Unless you need to recharge quickly during the day, save your money at home - install a 50A circuit and use either an HPWC, UMC or 14-50 connector - that's fast enough to recharge an 85 overnight.
Just to be clear, Tesla has configured Model S with four different charging options through the years with different names:
Older S vehicles had:
- Single charger 40 amps. (requires 50 amp breaker)
- Dual chargers 80 amps. (requires 100 amp breaker)
Newer S vehicles have:
- Standard charger 48 amps. (requires 60 amp breaker)
- High Amp charger 72 amps. (requires 90 amp breaker)
Of course you can utilize a lower amp breaker if you don't want to take advantage of your dual-chargers or high-amp charger's higher output.
Tropopause - thanks for that info i just got a wall charger for a reward and want to install it rather then having the charger that came with the S.
@tes-s, Quote: "What would be the advantage of starting out with a smaller breaker, and then putting in a larger one later?
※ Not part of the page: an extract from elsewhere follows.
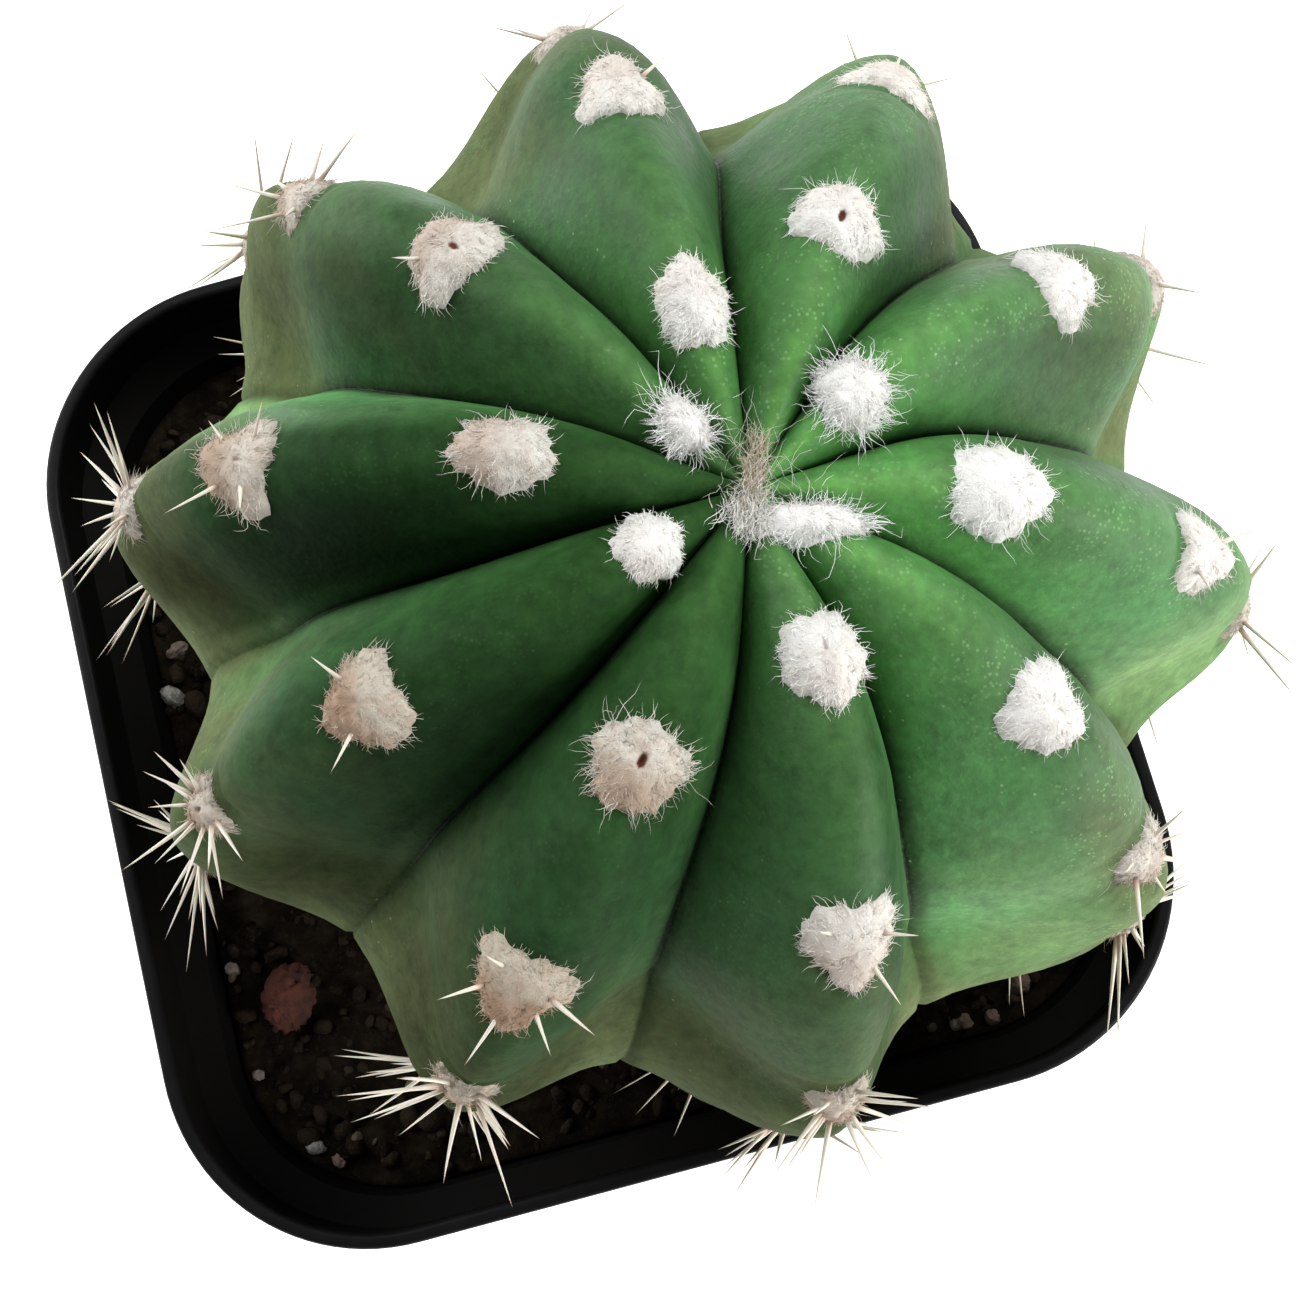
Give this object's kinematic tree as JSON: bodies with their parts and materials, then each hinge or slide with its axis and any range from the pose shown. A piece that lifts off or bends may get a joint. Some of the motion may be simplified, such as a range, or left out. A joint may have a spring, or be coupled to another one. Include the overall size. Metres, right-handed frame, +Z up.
{
  "type": "potted globe cactus",
  "caption": "Ribbed globe cactus with woolly areoles and short spines, growing in dark soil in a black rounded-square nursery pot.",
  "frame": {"origin": "middle of the pot's flat underside, on the surface that it stands on", "axes": "+Z up, +X to the right and +Y away from the viewer of the picture's pot, along the pot's sides"},
  "size_m": [0.1016, 0.0956, 0.1395],
  "materials": {
    "black_plastic": "satin",
    "potting_mix": "matte",
    "cactus_skin": "satin",
    "areole_wool": "matte",
    "spine": "satin",
    "perlite": "matte"
  },
  "bodies": {
    "root": {"pot": "black_plastic", "soil": "potting_mix", "cactus": "cactus_skin"}
  },
  "joints": []
}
Why not simply put in the larger breaker?"
Reasonable question. The "advantage" I'm referring to is based on I wouldn't assume that everyone has gigantic 400+ amp main electrical services with tons of spare capacity to throw in an extra 100A circuit without a thought. My whole house runs on a 125A, so adding a 100A right off the bat when it's not needed isn't always the easiest or best thing.
So, my thought was that it probably is fairly easy and cheap to put in the 50A breaker. And then if there are some other plans with the house of adding a circuit for something else in a few years, you haven't unnecessarily used up the capacity with the huge car charging circuit you didn't need.
Changing it to a 100A later might require expansion of the main service, adding a sub-panel, etc. Who knows? That can run into significant money, so I just wouldn't recommend that $$$$ to someone to do up front if it's not needed.
In that case, may as well put in the largest circuit supported, with appropriately sized wire. No need for the larger wire since replacing it in the unlikely event of a panel and service upgrade would be a rounding error.
@tes-s, Yes, if doing a wall connector from the start anyway, that's probably true. I was kind of forgetting that part and reverting to the old advice where people would just put in a 14-50 to use the included mobile cable first, without having to buy anything new. But then later, might get a wall connector at a higher level, and running wire is usually the complicated expensive part to redo later, so you oversize that from the start to save migraines later.